If you want to remember you must not forget what you can do

Image result for 9/11 before and after photos Image result for 9/11 before and after photos  17 years, 9/11, 200, flight 93  .. The sight or mention of these numbers make many of us weep, get quiet, get sad, reflect and they are emotions not numerical.  

That day is a part of me, unwanted like a scar, I carry it as do all New Yorkers who were here.  A scar that those who lost people in the Pentagon and over Pennsylvania carry also.  Those who saw it only are touched by it but the same way that you look at anything horrifying from a distance, a small part of you guiltily glad it is not you.  

We remember where we were, what we were doing, who we were with and yet many of us do not talk of this out loud too often in such detail.  We were among the silent masses that day that walked either covered in dust, or touched by someone with it on them.  Some of us lost friends, family, co-workers.  We all lost our innocent belief - all of us, across the globe - that something like this was even remotely possible. 

Our towers fell, our Pentagon was damaged, a plane was taken down to save others.  We do not need to compare tragedies that happened before or since then - they are tragedies and which ever one you live through is equally painful and damaging. 

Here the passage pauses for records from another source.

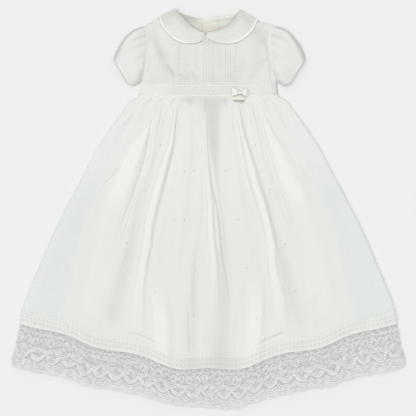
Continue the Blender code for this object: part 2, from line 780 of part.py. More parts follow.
def collar_surface(name):
    """Rows of points on the collar's outer side, from the centre front to the centre back."""
    front, back = COLLAR_FRONT[name], COLLAR_BACK[name]
    neck, corner = front["inner"][-1], front["outer"][-1]
    side = math.copysign(1.0, corner[0])
    length = math.dist(neck, corner)
    outward = (-side * (corner[1] - neck[1]) / length, side * (corner[0] - neck[0]) / length)
    radius = (2 * LAYER + COLLAR_CLEARANCE + 2 * CLOTH) / 2.0

    def row(inner, outer, back_off, height):
        points = []
        for width, raised in COLLAR_ROWS:
            x = lerp(inner[0], outer[0], width) + outward[0] * back_off
            y = lerp(inner[1], outer[1], width) + outward[1] * back_off
            points.append((x, y, height(x, y, raised)))
        return points

    def on_front(x, y, raised):
        return bodice_height(x, y) + COLLAR_CLEARANCE + 2 * CLOTH + raised

    rows = []
    for share in steps(COLLAR_FRONT_STEPS)[:-1]:
        ends = along(front["inner"], share), along(front["outer"], share)
        rows.append(row(*ends, 0.0, on_front))
    for turn in steps(COLLAR_TURN_STEPS):
        angle = math.pi * (0.5 - turn)
        level = radius + radius * math.sin(angle)
        fade = 1.0 - ramp(0.0, 0.6, turn)
        back_off = radius * (math.cos(angle) - 1.0)
        rows.append(row(neck, corner, back_off, lambda x, y, r, z=level, f=fade: z + r * f))
    for share in steps(COLLAR_BACK_STEPS)[1:]:
        ends = along(back["inner"], share), along(back["outer"], share)
        rows.append(row(*ends, -radius * (1.0 - share) ** 3, lambda x, y, raised: 0.0))
    return rows


def make_collar(voile):
    """Each half is one leaf: over the bodice, round the shoulder, under the back."""
    for name in COLLAR_FRONT:
        rows = collar_surface(name)
        down, across = len(rows) - 1, len(rows[0]) - 1
        bm = bmesh.new()
        bmesh.ops.create_grid(bm, x_segments=across, y_segments=down, size=0.5)
        for vert in bm.verts:
            i = round((0.5 - vert.co.y) * down)
            j = round((vert.co.x + 0.5) * across)
            x, y, z = rows[i][j]
            vert.co = (x * MM, y * MM, z * MM)
        bmesh.ops.recalc_face_normals(bm, faces=bm.faces[:])
        top = max(bm.faces, key=lambda face: face.calc_center_median().z)
        if top.normal.z < 0.0:
            bmesh.ops.reverse_faces(bm, faces=bm.faces[:])
        obj = finish_sheet(name, bm, voile)
        wall = obj.modifiers.new("wall", "SOLIDIFY")
        wall.thickness = CLOTH * MM
        wall.offset = -1.0
        wall.use_even_offset = True


# ---------------------------------------------------------------- sleeves


def straight(points, share):
    """Point at a share of the length of a line through the points, with its corners kept."""
    left = share * sum(math.dist(a, b) for a, b in zip(points, points[1:]))
    for first, second in zip(points, points[1:]):
        length = math.dist(first, second)
        if left <= length:
            break
        left -= length
    part = min(1.0, left / length)
    return lerp(first[0], second[0], part), lerp(first[1], second[1], part)


class Sleeve:
    """One flattened sleeve: across 0 at the folded cap edge and 1 at the underarm, down 0
    at the armhole and 1 at the hem."""

    def __init__(self, sleeve):
        self.side = sleeve["side"]
        self.cap, self.hem = sleeve["cap"], sleeve["hem"]
        last = len(ARMHOLE_ROWS) - 1
        edge = [
            (self.side * (armhole_distance(row, self.side) + SEAM), y)
            for row, y in enumerate(ARMHOLE_ROWS)
        ]
        share = (edge[last - 1][1] - UNDERARM_Y) / (edge[last - 1][1] - edge[last][1])
        edge[last] = (lerp(edge[last - 1][0], edge[last][0], share), UNDERARM_Y)
        self.armhole = edge
        self.across = self.armhole_shares()

    def armhole_shares(self):
        """Steps round the sleeve, with one at each corner of the armhole's edge."""
        lengths = [math.dist(a, b) for a, b in zip(self.armhole, self.armhole[1:])]
        shares, before = [0.0], 0.0
        for length, count in zip(lengths, SLEEVE_STEPS):
            shares += [(before + length * k / count) / sum(lengths) for k in range(1, count + 1)]
            before += length
        return shares

    def plan(self, across, down):
        a, b = straight(self.armhole, across), along(self.hem, across)
        c, d = along(self.cap, down), straight((self.armhole[-1], self.hem[-1]), down)
        corners = (self.armhole[0], self.armhole[-1], self.hem[0], self.hem[-1])
        point = []
        for k in (0, 1):
            ruled = lerp(a[k], b[k], down) + lerp(c[k], d[k], across)
            upper = lerp(corners[0][k], corners[1][k], across)
            lower = lerp(corners[2][k], corners[3][k], across)
            point.append(ruled - lerp(upper, lower, down))
        return tuple(point)

    def crown(self, across, down):
        """Upper side of the sleeve's front above the floor."""
        x, y = straight(self.armhole, across)
        edge = ramp(0.0, SLEEVE_ROUND, across) * ramp(1.0, 1.0 - SLEEVE_ROUND, across)
        seam = bodice_height(x - self.side * SEAM, y) + CLOTH - SLEEVE_EDGE
        puff = SLEEVE_PUFF * math.sin(math.pi * across) * bell(down - PUFF_PEAK, PUFF_REACH)
        gather = SLEEVE_GATHER_HEIGHT * math.sin(4.0 * math.pi * SLEEVE_GATHERS * across)
        gather *= bell(down - SLEEVE_GATHER_AT, SLEEVE_GATHER_REACH)
        gather *= 1.0 - ramp(*SLEEVE_GATHER_END, across)
        rise = lerp(seam, HEM_RISE, ramp(0.0, 1.0, down)) + puff + gather
        return SLEEVE_EDGE + max(0.0, rise) * edge

    def reach(self, across):
        """Length of the sleeve from the armhole to the hem."""
        return max(SHORTEST_SLEEVE, math.dist(self.plan(across, 0.0), self.plan(across, 1.0)))

    def ring(self, down_at, lift):
        """Outer and inner loop round the sleeve; the front's upper side is lifted."""
        length = math.dist(self.plan(0.0, down_at(0.0)), self.plan(1.0, down_at(1.0)))
        fold, wall = SLEEVE_FOLD / length, CLOTH / length
        middle = SLEEVE_EDGE / 2.0

        def kept(across, margin):
            return min(max(across, margin), 1.0 - margin)

        def at(across, z):
            return (*self.plan(across, down_at(across)), z)

        outer, inner = [at(0.0, middle)], [at(wall, middle)]
        for across in self.across:
            a, b = kept(across, fold), kept(across, fold + wall)
            top = self.crown(a, down_at(a))
            outer.append(at(a, top + lift))
            inner.append(at(b, top - CLOTH))
        outer.append(at(1.0, middle))
        inner.append(at(1.0 - wall, middle))
        for across in reversed(self.across):
            outer.append(at(kept(across, fold), 0.0))
            inner.append(at(kept(across, fold + wall), CLOTH))
        return outer, inner


def make_sleeves(voile):
    """Each sleeve with the narrow binding that closes its hem."""
    for label, sizes in SLEEVES.items():
        sleeve = Sleeve(sizes)
        sleeve_end = CUFF_WIDTH + CUFF_GAP
        body = [
            sleeve.ring(lambda a, s=share: s * (1.0 - sleeve_end / sleeve.reach(a)), 0.0)
            for share in SLEEVE_RINGS
        ]
        tube_wall(f"sleeve_{label}", body, voile)
        binding = [
            sleeve.ring(lambda a, s=share: 1.0 - s * CUFF_WIDTH / sleeve.reach(a), CUFF_RISE)
            for share in CUFF_STEPS
        ]
        tube_wall(f"cuff_{label}", binding, voile)


# ---------------------------------------------------------------- buttons, bow and charm


def make_buttons(shell):
    """Round flat buttons under the back opening."""
    for name, y in BUTTONS:
        bm = bmesh.new()
        bmesh.ops.create_cone(bm, cap_ends=True, segments=BUTTON_SIDES,
                              radius1=BUTTON_RADIUS * MM, radius2=BUTTON_RADIUS * MM,
                              depth=BUTTON_THICKNESS * MM)
        rim = [edge for edge in bm.edges if abs(edge.verts[0].co.z - edge.verts[1].co.z) < 1e-7]
        bmesh.ops.bevel(bm, geom=rim, offset=BUTTON_BEVEL * MM, segments=1, profile=0.5,
                        affect="EDGES", material=-1)
        centre = (BUTTON_X * MM, y * MM, BUTTON_THICKNESS / 2.0 * MM)
        bmesh.ops.translate(bm, verts=bm.verts[:], vec=centre)
        finish(name, bm, shell)


def bow_level():
    """Height at which the bow lies: just over the piping of the waistband."""
    return LOFT + DOME * bell(BOW_X, DOME_HALF) + CLOTH + WAISTBAND_ROWS[-2][1] + BOW_CLEARANCE


def make_bow(satin):
    """Two folded loops of ribbon beside a knot."""
    level = bow_level()
    start = KNOT_HALF[0] + SEAM
    end = BOW_LENGTH - BOW_FOLD
    half_way = (start + end) / 2.0
    path = [(start, 1.6 * BOW_FOLD), (half_way, 1.95 * BOW_FOLD)]
    for angle in steps(7, math.pi / 2.0, -math.pi / 2.0):
        path.append((end + BOW_FOLD * math.cos(angle), BOW_FOLD + BOW_FOLD * math.sin(angle)))
    path += [(half_way, 0.05 * BOW_FOLD), (start, 0.3 * BOW_FOLD)]
    last = len(path) - 1
    for label, side in (("left", -1), ("right", 1)):
        bm = bmesh.new()
        bmesh.ops.create_grid(bm, x_segments=4, y_segments=last, size=0.5)
        for vert in bm.verts:
            outward, height = path[round((0.5 - vert.co.y) * last)]
            half = lerp(BOW_WAIST, BOW_HALF_HEIGHT, ramp(0.0, BOW_LENGTH, outward))
            x = BOW_X + side * outward
            y = BOW_Y + BOW_SWEEP * outward / BOW_LENGTH + 2.0 * vert.co.x * half
            vert.co = (x * MM, y * MM, (level + height) * MM)
        wall = finish_sheet(f"bow_loop_{label}", bm, satin).modifiers.new("wall", "SOLIDIFY")
        wall.thickness = BOW_WALL * MM
        wall.offset = -side
    bm = bmesh.new()
    bmesh.ops.create_uvsphere(bm, u_segments=14, v_segments=8, radius=MM)
    bmesh.ops.scale(bm, verts=bm.verts[:], vec=KNOT_HALF)
    centre = (BOW_X * MM, BOW_Y * MM, (level + KNOT_HALF[2]) * MM)
    bmesh.ops.translate(bm, verts=bm.verts[:], vec=centre)
    finish("bow_knot", bm, satin)


def make_charm(metal):
    """Plain oval plate that hangs from the knot, with a raised dome."""
    bm = bmesh.new()
    bmesh.ops.create_circle(bm, cap_ends=True, segments=24, radius=MM)
    bmesh.ops.scale(bm, verts=bm.verts[:], vec=(*CHARM_HALF, 1.0))
    centre = [value * MM for value in (*CHARM_CENTRE, bow_level() + CHARM_CLEARANCE)]
    bmesh.ops.translate(bm, verts=bm.verts[:], vec=centre)
    raised = bmesh.ops.extrude_face_region(bm, geom=bm.faces[:])["geom"]
    top = [item for item in raised if isinstance(item, bmesh.types.BMFace)]
    rim = [item for item in raised if isinstance(item, bmesh.types.BMVert)]
    bmesh.ops.translate(bm, verts=rim, vec=(0.0, 0.0, CHARM_THICKNESS * MM))
    for inset, rise in CHARM_STEPS:
        bmesh.ops.inset_region(bm, faces=top, thickness=inset * MM, depth=0.0)
        lifted = list({vert for face in top for vert in face.verts})
        bmesh.ops.translate(bm, verts=lifted, vec=(0.0, 0.0, rise * MM))
    finish("charm", bm, metal)


def main():
    for obj in list(bpy.data.objects):
        bpy.data.objects.remove(obj, do_unlink=True)
    voile = material("voile", WHITE_VOILE, 0.85)
    batiste = material("batiste", WHITE_BATISTE, 0.9)
    lace = material("lace", WHITE_LACE, 0.85)
    satin = material("satin", WHITE_SATIN, 0.35)
    shell = material("shell_button", SHELL_BUTTON, 0.3)
    metal = material("champagne_metal", CHAMPAGNE, 0.35, metallic=1.0)
    make_skirt(voile, batiste, lace)
    make_waistband(voile)
    make_bodice_back(voile)
    make_bodice_front(voile)
    make_collar(voile)
    make_sleeves(voile)
    make_buttons(shell)
    make_bow(satin)
    make_charm(metal)


main()
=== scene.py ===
"""Christening gown laid flat on its back, in cotton voile, lace and satin ribbon.

The pieces follow the order in which the gown lies: the back, the lining, the front, and then
what is sewn on. Sizes are in millimetres, and are turned into metres where a mesh is laid.
"""

import math

import bmesh
import bpy
import numpy as np
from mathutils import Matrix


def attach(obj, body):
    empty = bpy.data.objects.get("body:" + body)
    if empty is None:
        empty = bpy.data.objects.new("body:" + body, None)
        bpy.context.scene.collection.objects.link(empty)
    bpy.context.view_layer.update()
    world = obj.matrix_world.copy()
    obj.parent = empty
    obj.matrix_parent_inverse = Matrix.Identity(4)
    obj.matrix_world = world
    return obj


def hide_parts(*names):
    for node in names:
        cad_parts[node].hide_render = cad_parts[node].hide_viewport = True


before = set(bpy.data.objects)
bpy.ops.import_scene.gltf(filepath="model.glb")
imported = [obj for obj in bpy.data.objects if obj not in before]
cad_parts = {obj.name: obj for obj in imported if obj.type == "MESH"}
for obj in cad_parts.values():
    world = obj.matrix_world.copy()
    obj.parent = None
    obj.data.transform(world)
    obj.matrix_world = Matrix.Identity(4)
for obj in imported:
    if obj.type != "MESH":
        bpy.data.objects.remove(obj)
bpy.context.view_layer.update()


# ---------------------------------------------------------------- back of the skirt
# The back panel of the outer skirt, in sheer cotton voile. It is gathered into the waistband
# and is pressed flat on the table by everything that lies on it.

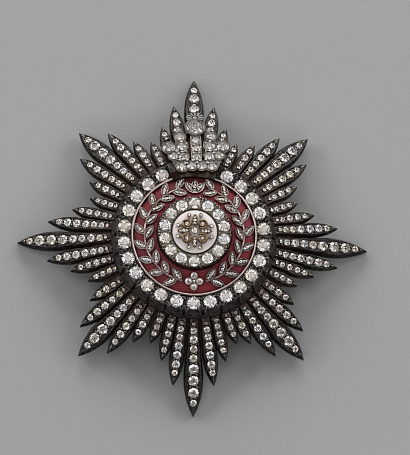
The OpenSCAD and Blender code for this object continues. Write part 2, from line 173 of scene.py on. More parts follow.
def makeMetal(name, dark, light, tarnishAndShading, wornAndHighlight=(0.6, 0.58, 0.55), wearAndHighlight=0, edge=0.05, reach=0.4, cloud=900,
              grain=5200, gloss=0.2, bump=0.2, metallic=1, specular=0.5, glintSpeck=None, foot=None, footLight=None,
              footFrom=0, footTo=0, mottle=0):
    # the optional foot colours come in towards the star's axis, between two radii
    made, tree, shader = startMaterial(name, Metallic=metallic, Specular_IOR_Level=specular)
    skin, mask = (addNode(tree, "Group", inputs, node_tree=group).outputs for group, inputs in (
        (skinGroup, {"Cloud Scale": cloud, "Grain Scale": grain, "Gloss": gloss}),
        (edgeHollowGroup, {"Radius": edge * mm, "Strength": wearAndHighlight, "Reach": reach * mm})))
    colour = blendColours(tree, skin["Cloud"], dark, light)
    if foot:
        place = addNode(tree, "SeparateXYZ", {0: objectCoords(tree)}).outputs
        flat = addNode(tree, "CombineXYZ", {0: place[0], 1: place[1]}).outputs[0]
        away = addNode(tree, "VectorMath", {0: flat}, operation="LENGTH").outputs["Value"]
        near = mapped(tree, away, footTo * mm, footFrom * mm)
        mottled = mapped(tree, noise(tree, mottle, detail=2), *skinLook["mottle"])
        colour = blendColours(tree, near, colour, blendColours(tree, mottled, foot, footLight))
    # along edges the colour turns pale: rubbed silver and a painted highlight
    colour = blendColours(tree, mask["Edge"], colour, wornAndHighlight)
    # pale specks on the fine grain: painted glints
    if glintSpeck:
        colour = blendColours(tree, skin["GlintSpeck"], colour, glintSpeck)
    # in hollows the colour turns to the hollow colour: tarnish of the silver, and painted shade where shade falls
    colour = blendColours(tree, mask["Hollow"], colour, tarnishAndShading)
    height = {"Strength": bump, "Distance": skinLook["depth"] * mm, "Height": skin["Height"]}
    tree.links.new(colour, shader.inputs["Base Color"])
    tree.links.new(skin["Roughness"], shader.inputs["Roughness"])
    tree.links.new(addNode(tree, "Bump", height).outputs[0], shader.inputs["Normal"])
    return made


# on the rays the hollow colour is a lighter brown than the metal: tarnish, and painted light that lifts their
# dark gaps
rayMetal = makeMetal(
    "oxidisedSilver", metallic=0.5, specular=0.2, grain=2600, gloss=0.34, edge=0.12, wearAndHighlight=3, reach=0.9, bump=1,
    dark=(0.007, 0.0068, 0.0064), light=(0.024, 0.023, 0.021), wornAndHighlight=(0.16, 0.15, 0.14), tarnishAndShading=(0.05, 0.027, 0.02),
    glintSpeck=(0.135, 0.127, 0.118),
    foot=(0.012, 0.008, 0.007), footLight=(0.085, 0.044, 0.034), footFrom=24, footTo=30, mottle=1500)
galleryMetal = makeMetal(
    "gallerySilver", metallic=0.6, specular=0.25, grain=2600, gloss=0.22, edge=0.12, wearAndHighlight=3, reach=1, bump=1,
    dark=(0.008, 0.006, 0.005), light=(0.095, 0.08, 0.071), wornAndHighlight=(0.42, 0.39, 0.36), tarnishAndShading=(0.005, 0.003, 0.0025),
    glintSpeck=(0.17, 0.155, 0.145),
    foot=(0.004, 0.0035, 0.003), footLight=(0.04, 0.034, 0.03), footFrom=19.3, footTo=19.8, mottle=1700)
# blackened metal for the gallery's solder seam and for dark wires that stand in for shadow
darkSeamAndShade = makeMetal(
    "seamSolderAndShade", metallic=0.6, cloud=1200, grain=3200, gloss=0.45, edge=0.08, wearAndHighlight=0.5, reach=0.6, bump=0.8,
    dark=(0.004, 0.003, 0.003), light=(0.014, 0.01, 0.008), wornAndHighlight=(0.05, 0.04, 0.035), tarnishAndShading=(0.003, 0.002, 0.002))
crownMetal = makeMetal(
    "wornSilver", cloud=700, grain=4200, gloss=0.28, edge=0.08, wearAndHighlight=2.4, reach=0.8, bump=0.6,
    dark=(0.052, 0.045, 0.04), light=(0.145, 0.13, 0.115), wornAndHighlight=(0.34, 0.31, 0.28), tarnishAndShading=(0.04, 0.023, 0.017),
    foot=(0.055, 0.026, 0.02), footLight=(0.14, 0.095, 0.08), footFrom=17.1, footTo=17.4, mottle=700)
heartMetal = makeMetal(
    "heartSilver", metallic=0.7, cloud=700, grain=4200, gloss=0.24, edge=0.08, wearAndHighlight=2.4, reach=0.8, bump=0.6,
    dark=(0.11, 0.095, 0.075), light=(0.24, 0.21, 0.17), wornAndHighlight=(0.62, 0.57, 0.5), tarnishAndShading=(0.045, 0.03, 0.018),
    foot=(0.02, 0.01, 0.008), footLight=(0.11, 0.075, 0.06), footFrom=9.1, footTo=8.5, mottle=1500)
roseMetal = makeMetal(
    "roseGold", metallic=0.8, cloud=160, grain=900, wearAndHighlight=0.1, reach=0.2, bump=0.02,
    dark=(0.1, 0.065, 0.06), light=(0.18, 0.125, 0.115), wornAndHighlight=(0.8, 0.68, 0.63), tarnishAndShading=(0.03, 0.012, 0.01))
# pale rose for the rosette's rims, and for the thin wire on the band's rim that is a painted highlight
paleRoseAndHighlight = makeMetal(
    "paleRose", metallic=0.45, cloud=500, grain=1800, gloss=0.28, wearAndHighlight=0.1, reach=0.2, bump=0.05,
    dark=(0.6, 0.48, 0.45), light=(0.77, 0.65, 0.62), wornAndHighlight=(0.8, 0.68, 0.63), tarnishAndShading=(0.25, 0.16, 0.13))
goldMetal = makeMetal(
    "antiqueGold", cloud=1400, grain=6000, gloss=0.26, edge=0.06, wearAndHighlight=2, reach=0.5, bump=0.5,
    dark=(0.11, 0.072, 0.042), light=(0.3, 0.21, 0.13), wornAndHighlight=(0.66, 0.53, 0.38), tarnishAndShading=(0.018, 0.009, 0.005))
backMetal = makeMetal(
    "pinSilver", cloud=300, grain=3000, gloss=0.3, edge=0.1, wearAndHighlight=1.6, reach=1, bump=0.4,
    dark=(0.26, 0.25, 0.24), light=(0.42, 0.4, 0.38), wornAndHighlight=(0.7, 0.68, 0.65), tarnishAndShading=(0.06, 0.05, 0.045))
wreathMetal = makeMetal(
    "wreathGold", wearAndHighlight=1.6, reach=0.5,
    dark=(0.4, 0.3, 0.27), light=(0.66, 0.54, 0.5), wornAndHighlight=(0.9, 0.79, 0.74), tarnishAndShading=(0.02, 0.009, 0.007))
threadMetal = makeMetal(
    "threadSilver", reach=0.5, dark=(0.05, 0.045, 0.042), light=(0.13, 0.12, 0.11), tarnishAndShading=(0.012, 0.007, 0.006))
beadMetal = makeMetal(
    "beadSilver", dark=(0.16, 0.145, 0.135), light=(0.42, 0.39, 0.37), tarnishAndShading=(0.02, 0.015, 0.012))
clawMetal = makeMetal(
    "clawSilver", dark=(0.11, 0.1, 0.093), light=(0.31, 0.29, 0.27), tarnishAndShading=(0.015, 0.01, 0.008))
heartClaw = makeMetal(
    "heartClawSilver", dark=(0.18, 0.15, 0.125), light=(0.36, 0.31, 0.26), tarnishAndShading=(0.03, 0.018, 0.012))
crownThread = makeMetal(
    "crownThread", reach=0.3, dark=(0.12, 0.105, 0.09), light=(0.26, 0.235, 0.205), tarnishAndShading=(0.05, 0.03, 0.02))
fanMetal = makeMetal(
    "fanSilver", metallic=0.35, cloud=300, grain=2600, gloss=0.4, reach=0.2, bump=0.1,
    dark=(0.55, 0.53, 0.5), light=(0.8, 0.78, 0.75), tarnishAndShading=(0.1, 0.08, 0.07))
foilMetal = makeMetal(
    "foil", cloud=300, grain=2600, gloss=0.14, reach=0.01, bump=0.3,
    dark=(0.7, 0.67, 0.62), light=(0.95, 0.94, 0.92), tarnishAndShading=(0.92, 0.91, 0.89))
dullFoil = makeMetal(
    "dullFoil", cloud=420, grain=2600, gloss=0.26, reach=0.01, bump=0.5,
    dark=(0.52, 0.48, 0.45), light=(0.86, 0.83, 0.8), tarnishAndShading=(0.6, 0.57, 0.55))

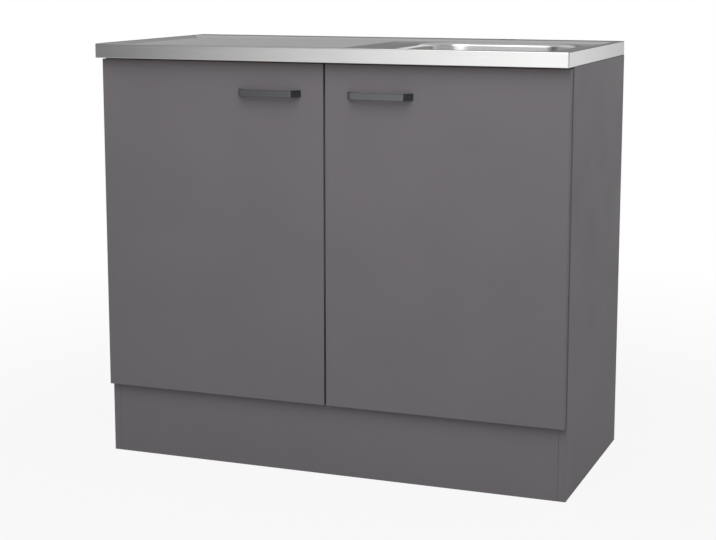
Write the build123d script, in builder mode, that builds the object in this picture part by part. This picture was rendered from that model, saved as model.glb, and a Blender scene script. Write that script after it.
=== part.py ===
from build123d import *
import os
from math import cos, radians, sin, sqrt, tan

# Kitchen sink unit, 1000 mm wide: a floor-standing chipboard carcass with two slab doors and a
# lay-on stainless sink top with a drainer on the left and a bowl on the right.
# Origin: middle of the footprint, on the floor. +Z up, the doors face -Y.

os.makedirs("parts", exist_ok=True)

# ---------------------------------------------------------------- driving sizes (mm)
width = 1000.0            # over the side panels and the sink's edge
sink_depth = 500.0        # front edge of the sink to its back edge
carcass_height = 850.0    # floor to the underside of the sink's edge
board = 16.0              # chipboard of panels, rails, plinth and doors
board_round = 0.8         # rounded edging of panels, plinth and doors
plinth_height = 150.0
rail_height = 100.0       # both rear rails, on edge
front_rail_height = 70.0

front_overhang = 27.0     # sink's edge in front of the doors
door_air = 2.0            # between the doors and the carcass
door_side_reveal = 2.0    # side panel shown beside a door
door_middle_gap = 4.0     # between the two doors
door_bottom_lift = 1.0    # door above the plinth's top edge
door_top_gap = 3.0        # door below the sink's edge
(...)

The narrative of anger and hate could be what those numbers mean, but it is not for me.  When I speak of this day in response to questions my children have I do not respond about the ones who did harm. I do not respond by calling the killers anything other than people who were the embodiment of evil.  Who chose to give up their lives not to make anything better but to destroy.  I tell them nothing of their names, their nationality, their ridiculous beliefs that were crafted to justify their chosen actions.  They do not deserve that.  They do not deserve to be remembered with that much detail for the harm they caused. 

I do not talk only of the falling of the towers or only of what was lost.  I honor friends who worked tirelessly to dig out the rubble and the fallen.  I speak of our friend, Vinny,  who like many firefighters chose not to go home at the end of a shift and was never able to go home again.   I say his name, the names of those selfless civil servants who since then have suffered emotionally and physically.  My boys are told of how New Yorkers, for that is where I was, behaved as they always do in times of trouble.  They lend a hand, they help one another, they are not easily knocked down even when they are knocked over.   They are imperfect and show their emotions, their humanity.  

For me those dates are also a reminder that what the terrorists did, did not do was divide us as a nation during that time.  We believed in one another.  We still do.  People did not need to shout their allegiance, they quietly put out their American flags and let them speak for the country that was hurting.  We held vigils and they were to remember those who were killed, to celebrate the lives they led.  I find it utterly ridiculous that so many who hate everything New York stands for want to use this event to create more death - we should not let them. 

This country at that moment was the America that legends about this country are built on.  There were those who wanted to use this moment for their own publicity but their loud voices were so easily drowned out by the silence of the determination the majority showed in the face of such tragedy, to be better than those who wanted to harm us. 

Hearing those numbers reminds me to be kind, to be better than the hatred those who flew those planes worshiped and believed in.  I will not forget the moment the towers fell, one of which I saw,  as well the moments where our humanity rose.  The concrete towers fell, the bright beams of light rose shortly after.  For many the pain and loss is a wound that never heals - be there for them, however, you can. 

That is how I choose to honor those lost - to be selfless like the firefighters who did what most wouldn't - they ran back in to help those who could not help themselves no matter the cost.  To be grateful for each day, because so many who went to work that day were denied the chance to enjoy any more days.  To be a New Yorker - which is to be a citizen of the world - is what those numbers mean to me.  We all chose - some of us chose to be strong, resilient, caring, giving and helpful that day, the ones who tried to destroy us chose the exact opposite.  We are still here and they are not, we always have a choice.  I choose to remember and to live and to love.